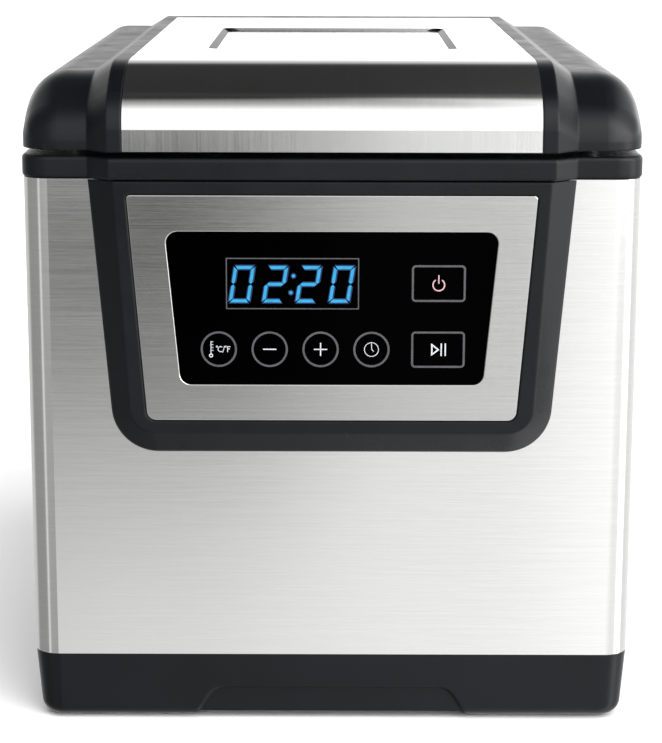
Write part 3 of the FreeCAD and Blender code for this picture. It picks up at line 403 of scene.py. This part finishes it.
DIGIT_WIDE = 8.6
DIGIT_TALL = 15.5
DIGIT_LOW = WINDOW_LOW + 2.9
DIGIT_STEP = 13.95
DIGIT_INSET = 1.15
SLANT = math.tan(math.radians(8.9))
SEGMENT = 1.3
SEGMENT_GAP = 0.26
GLOW = 0.5
COLON_BACK = 2.5
COLON_RISES = (4.2, 11.3)
COLON_RADIUS = 0.68
SHOWN = {"0": "abcdef", "2": "abged"}


def segments(wide, tall, thick, gap):
    """Outlines of the seven segments of an upright figure, mitred where they meet."""
    half = tall / 2
    tip = gap + thick * 0.2
    inner = thick + gap
    waist = half - thick / 2
    flat = [(tip, 0), (wide - tip, 0), (wide - inner, thick), (inner, thick)]
    low_waist = waist - gap / 2
    post = [(0, tip), (thick, inner), (thick, low_waist), (thick / 2, half - gap), (0, low_waist)]
    middle = [(thick / 2 + gap, half), (inner, waist), (wide - inner, waist),
              (wide - thick / 2 - gap, half), (wide - inner, half + thick / 2), (inner, half + thick / 2)]
    return {
        "a": [(x, tall - z) for x, z in flat], "d": flat, "g": middle,
        "e": post, "f": [(x, tall - z) for x, z in post],
        "c": [(wide - x, z) for x, z in post], "b": [(wide - x, tall - z) for x, z in post],
    }


def digit(marks, text, left, grow=0.0):
    """One seven-segment figure, leaning to the right; grow widens its strokes."""
    wide, tall, thick = (size + 2 * grow for size in (DIGIT_WIDE, DIGIT_TALL, SEGMENT))
    shapes = segments(wide, tall, thick, SEGMENT_GAP if grow == 0 else 0.0)
    for name in SHOWN[text]:
        marks.plate([(left - grow + x + z * SLANT, DIGIT_LOW - grow + z) for x, z in shapes[name]])


def clock_face(marks, grow=0.0):
    """The figures of the display, with the two dots between hours and minutes."""
    for place, text in enumerate("0220"):
        digit(marks, text, WINDOW_LEFT + DIGIT_INSET + place * DIGIT_STEP, grow)
    colon = WINDOW_LEFT + DIGIT_INSET + 2 * DIGIT_STEP - COLON_BACK
    for rise in COLON_RISES:
        marks.plate(arc(colon + rise * SLANT, DIGIT_LOW + rise, COLON_RADIUS + grow, steps=20))
    return marks


glow = lit_mark("digit_glow", (0.0, 0.012, 0.06), 0.7)
clock_face(Marks("display_glow", glow, GLOW_LIFT), GLOW).finish()
clock_face(Marks("display_digits", lit_mark("digit_light", (0.007, 0.165, 0.31), 0.9))).finish()

window = Marks("display_window_line", lit_mark("window_line", (0.044, 0.044, 0.048), 0.8))
WINDOW_LINE = 0.45
frame_box(window, WINDOW_LEFT, display_high.x - WINDOW_INSET, WINDOW_LOW, display_high.z - WINDOW_INSET, 0.2,
          WINDOW_LINE)
window.finish()

KEY_RADIUS = 7.65
KEY_LINE = 0.85
BOX_HALF_WIDE = 11.3
BOX_HALF_TALL = 7.8
keys = Marks("key_outlines", lit_mark("key_print", (0.042, 0.042, 0.048), 0.85))
for x in KEY_X:
    keys.ring(arc(x, KEY_Z, KEY_RADIUS, steps=64), arc(x, KEY_Z, KEY_RADIUS - KEY_LINE, steps=64))
for z in (POWER_Z, KEY_Z):
    frame_box(keys, RIGHT_KEY_X - BOX_HALF_WIDE, RIGHT_KEY_X + BOX_HALF_WIDE,
              z - BOX_HALF_TALL, z + BOX_HALF_TALL, 1.7, KEY_LINE)
keys.finish()


def thermometer(marks, x, z):
    """A thermometer with its bulb and four ticks."""
    marks.ring(arc(x, z - 2.75, 0.85, steps=20), arc(x, z - 2.75, 0.45, steps=20))
    marks.bar((x, z - 1.9), (x, z + 3.4), 0.32)
    for step in range(4):
        marks.bar((x, z + 3.2 - 1.25 * step), (x + 1.0, z + 3.2 - 1.25 * step), 0.26)


def degree_units(marks, x, z):
    """The sign for degrees Celsius or Fahrenheit."""
    for left in (x - 0.8, x + 2.85):
        marks.ring(arc(left, z + 1.1, 0.42, steps=12), arc(left, z + 1.1, 0.18, steps=12))
    marks.plate(stroke_arc(x + 0.75, z, 1.1, 0.28, 50, 310))
    marks.bar((x + 1.6, z - 1.5), (x + 2.4, z + 1.3), 0.24)
    marks.bar((x + 3.7, z - 1.3), (x + 3.7, z + 1.3), 0.30)
    marks.bar((x + 3.7, z + 1.1), (x + 4.9, z + 1.1), 0.28)
    marks.bar((x + 3.7, z + 0.1), (x + 4.6, z + 0.1), 0.28)


def clock(marks, x, z):
    """A clock with two hands."""
    marks.ring(arc(x, z, 3.1), arc(x, z, 2.82))
    marks.bar((x, z + 2.7), (x + 0.1, z), 0.28)
    marks.bar((x + 0.1, z + 0.1), (x + 0.9, z - 0.9), 0.28)


def play_pause(marks, x, z):
    """A hollow triangle and two bars."""
    marks.ring([(x - 2.9, z + 2.7), (x - 2.9, z - 2.7), (x + 0.6, z)],
               [(x - 2.3, z + 1.55), (x - 2.3, z - 1.55), (x - 0.35, z)])
    for side in (1.35, 3.05):
        marks.bar((x + side, z - 2.7), (x + side, z + 2.7), 0.55)


icons = Marks("key_symbols", lit_mark("symbol_print", (0.34, 0.36, 0.38), 1.0))
thermometer(icons, KEY_X[0] - 3.3, KEY_Z)
degree_units(icons, KEY_X[0], KEY_Z)
SIGN_HALF = 2.8
SIGN_LINE = 0.48
for x in KEY_X[1:3]:
    icons.bar((x - SIGN_HALF, KEY_Z), (x + SIGN_HALF, KEY_Z), SIGN_LINE)
icons.bar((KEY_X[2], KEY_Z - SIGN_HALF), (KEY_X[2], KEY_Z + SIGN_HALF), SIGN_LINE)
clock(icons, KEY_X[3], KEY_Z)
play_pause(icons, RIGHT_KEY_X, KEY_Z)
icons.finish()

power = Marks("power_symbol", lit_mark("power_light", (0.36, 0.22, 0.23), 1.0))
power.plate(stroke_arc(RIGHT_KEY_X, POWER_Z - 0.6, 2.45, 0.5, 122, 418))
power.bar((RIGHT_KEY_X, POWER_Z), (RIGHT_KEY_X, POWER_Z + 3.6), 0.5)
power.finish()


# ---------------------------------------------------------------- studio

# What the object sees of the studio, as light against an angle in degrees.
# OVER runs from the front horizon (0) over the top (90) to the rear horizon (180).
OVER = [(-90, 1.0), (0, 1.1), (8, 1.35), (46, 1.35), (66, 0.5), (90, 0.05), (110, 0.03), (149, 0.035),
        (153.5, 0.08), (158, 0.42), (163, 0.65), (169, 1.0), (174, 1.5), (180, 1.8)]
# AHEAD lies within twelve degrees of the front, seen high and low on the case.
AHEAD_HIGH = [(-12, 0.06), (-8, 0.06), (-5, 0.08), (-3, 0.12), (-0.5, 0.26), (0.1, 0.58), (0.9, 0.84),
              (2.6, 0.82), (3.3, 0.72), (3.9, 0.48), (4.9, 0.50), (6.1, 0.95), (7.2, 1.2), (12, 1.25)]
AHEAD_LOW = [(-12, 0.76), (-8, 0.78), (-4, 0.72), (-2, 0.80), (0, 0.90), (2.8, 0.95), (4, 0.76), (5.2, 0.86),
             (6.6, 1.12), (12, 1.15)]
# ROUND runs round the object from the rear past the left (-90), the front (0) and the right (90).
ROUND_LOW = [(-180, 0.62), (-124, 0.62), (-116, 0.45), (-108, 0.3), (-62, 0.28), (-53, 0.3), (-49, 0.75),
             (-45, 0.75), (-40, 0.36), (-12, 0.34), (12, 1.1), (30, 0.85), (56, 0.85), (64, 2.6), (82, 2.6),
             (92, 0.8), (165, 1.0), (180, 0.7)]
ROUND_HIGH = [(-180, 1.0), (-124, 1.0), (-112, 0.35), (-40, 0.3), (-16, 1.0), (8, 1.0), (16, 2.8), (30, 4.2),
              (58, 4.5), (86, 4.5), (102, 2.2), (165, 1.5), (180, 1.0)]
BRIGHTEST = 6.0
# where one list takes over from another, in degrees
AHEAD_EDGE = (9.0, 12.0)
LOW_TO_HIGH_AHEAD = (-18.0, -10.5)
LOW_TO_HIGH_ROUND = (-5.0, -1.0)
# away from the middle, by the sideways part of a direction, the ceiling is lighter
SIDE_CEILING = 0.55
SIDE_CEILING_EDGE = (0.3, 0.55)


def light_ramp(tree, angle, stops):
    """The light at an angle, from a list of stops."""
    low, high = stops[0][0], stops[-1][0]
    ramp = tree.nodes.new("ShaderNodeValToRGB")
    elements = ramp.color_ramp.elements
    for _ in stops[2:]:
        elements.new(0.5)
    for element, (place, value) in zip(elements, stops):
        element.position = (place - low) / (high - low)
        element.color = [value / BRIGHTEST] * 3 + [1]
    tree.links.new(spread(tree, angle, 0.0, 1.0, low, high), ramp.inputs["Fac"])
    return combine(tree, "MULTIPLY", ramp.outputs["Color"], BRIGHTEST)


def mix_values(tree, factor, first, second):
    """The first value where factor is 0 and the second where it is 1."""
    node = tree.nodes.new("ShaderNodeMix")
    node.data_type = "FLOAT"
    for socket, value in (("Factor", factor), ("A", first), ("B", second)):
        if isinstance(value, (int, float)):
            node.inputs[socket].default_value = value
        else:
            tree.links.new(value, node.inputs[socket])
    return node.outputs["Result"]


def degrees(tree, up, along):
    """The angle of a direction in one plane."""
    return combine(tree, "MULTIPLY", combine(tree, "ARCTAN2", up, along), 180 / math.pi)


def studio_world():
    """White walls round the object, a dark ceiling, a dim left side and a soft lamp on the right."""
    world = bpy.data.worlds.new("studio")
    bpy.context.scene.world = world
    world.use_nodes = True
    tree = world.node_tree
    background = tree.nodes["Background"]
    source = tree.nodes.new("ShaderNodeTexCoord")
    parts = tree.nodes.new("ShaderNodeSeparateXYZ")
    tree.links.new(source.outputs["Generated"], parts.inputs["Vector"])
    x, y, z = parts.outputs
    front = combine(tree, "MULTIPLY", y, -1.0)
    over = degrees(tree, z, front)
    azimuth = degrees(tree, x, front)
    rise = combine(tree, "MULTIPLY", combine(tree, "ARCSINE", z, 0.0), 180 / math.pi)

    high_ahead = light_ramp(tree, azimuth, AHEAD_HIGH)
    lowness = spread(tree, rise, 1.0, 0.0, *LOW_TO_HIGH_AHEAD)
    ahead = mix_values(tree, lowness, high_ahead, light_ramp(tree, azimuth, AHEAD_LOW))
    sideways = spread(tree, combine(tree, "ABSOLUTE", azimuth, 0.0), 0.0, 1.0, *AHEAD_EDGE)
    below = mix_values(tree, sideways, ahead, light_ramp(tree, azimuth, ROUND_LOW))
    level = spread(tree, rise, 0.0, 1.0, *LOW_TO_HIGH_ROUND)
    around = mix_values(tree, level, below, light_ramp(tree, azimuth, ROUND_HIGH))
    aside = spread(tree, combine(tree, "ABSOLUTE", x, 0.0), 0.0, 1.0, *SIDE_CEILING_EDGE)
    ceiling = mix_values(tree, aside, 0.0, SIDE_CEILING)
    overhead = combine(tree, "MAXIMUM", light_ramp(tree, over, OVER), ceiling)

    # the backdrop itself is plain white
    path = tree.nodes.new("ShaderNodeLightPath")
    reflected = combine(tree, "MULTIPLY", overhead, around)
    strength = mix_values(tree, path.outputs["Is Camera Ray"], reflected, 1.0)
    tree.links.new(strength, background.inputs["Strength"])
    background.inputs["Color"].default_value = (1, 1, 1, 1)


def floor():
    """A pale floor, which the object's gloss doesn't mirror."""
    mesh = bpy.data.meshes.new("floor")
    far = 6.0
    mesh.from_pydata([(-far, -far, 0), (far, -far, 0), (far, far, 0), (-far, far, 0)], [], [(0, 1, 2, 3)])
    piece = bpy.data.objects.new("floor", mesh)
    bpy.context.scene.collection.objects.link(piece)
    material, tree, shader = new_material("pale_floor")
    cloud = noise(tree, EVEN, size=3, detail=3)
    colour = blend_colours(tree, spread(tree, cloud, 0, 1), (0.86, 0.86, 0.86), (0.9, 0.9, 0.9))
    tree.links.new(colour, shader.inputs["Base Color"])
    shader.inputs["Roughness"].default_value = 0.7
    mesh.materials.append(material)
    piece.visible_glossy = False


def soft_sun(name, source, strength, spread_angle=60):
    """An even light from far away that isn't seen in reflections."""
    data = bpy.data.lights.new(name, "SUN")
    data.energy = strength
    data.angle = math.radians(spread_angle)
    piece = bpy.data.objects.new(name, data)
    piece.rotation_euler = Vector(source).to_track_quat("Z", "Y").to_euler()
    piece.visible_glossy = False
    bpy.context.scene.collection.objects.link(piece)


# the camera's place from the front of the rim and the table, in millimetres, and its turns in degrees
CAMERA_LENS = 108.55
CAMERA_ASIDE = 1.33
CAMERA_AWAY = 924.4
CAMERA_HIGH = 363.0
CAMERA_DOWN = 12.39
CAMERA_TURN = 0.10
CAMERA_ROLL = 0.13


def camera():
    """The photograph's view: in front, a little above, looking down by twelve degrees."""
    data = bpy.data.cameras.new("camera")
    data.sensor_width = 36.0
    data.lens = CAMERA_LENS
    piece = bpy.data.objects.new("camera", data)
    rim_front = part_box("top_rim")[0].y
    piece.matrix_world = (
        Matrix.Translation((CAMERA_ASIDE * MM, rim_front - CAMERA_AWAY * MM, CAMERA_HIGH * MM))
        @ Matrix.Rotation(math.radians(CAMERA_TURN), 4, "Z")
        @ Matrix.Rotation(math.radians(90 - CAMERA_DOWN), 4, "X")
        @ Matrix.Rotation(math.radians(CAMERA_ROLL), 4, "Z")
    )
    data.clip_end = 50
    bpy.context.scene.collection.objects.link(piece)
    bpy.context.scene.camera = piece


studio_world()
floor()
soft_sun("overhead", (0.0, -0.25, 1.0), 2.2)
camera()
bpy.context.scene.view_settings.view_transform = "Standard"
****************
▶ _Short task_
From the material above, copy each line that includes the word "scene".

▶ _Written reply_
Write part 3 of the FreeCAD and Blender code for this picture. It picks up at line 403 of scene.py. This part finishes it.
    bpy.context.scene.world = world
    bpy.context.scene.collection.objects.link(piece)
    bpy.context.scene.collection.objects.link(piece)
    bpy.context.scene.collection.objects.link(piece)
    bpy.context.scene.camera = piece
bpy.context.scene.view_settings.view_transform = "Standard"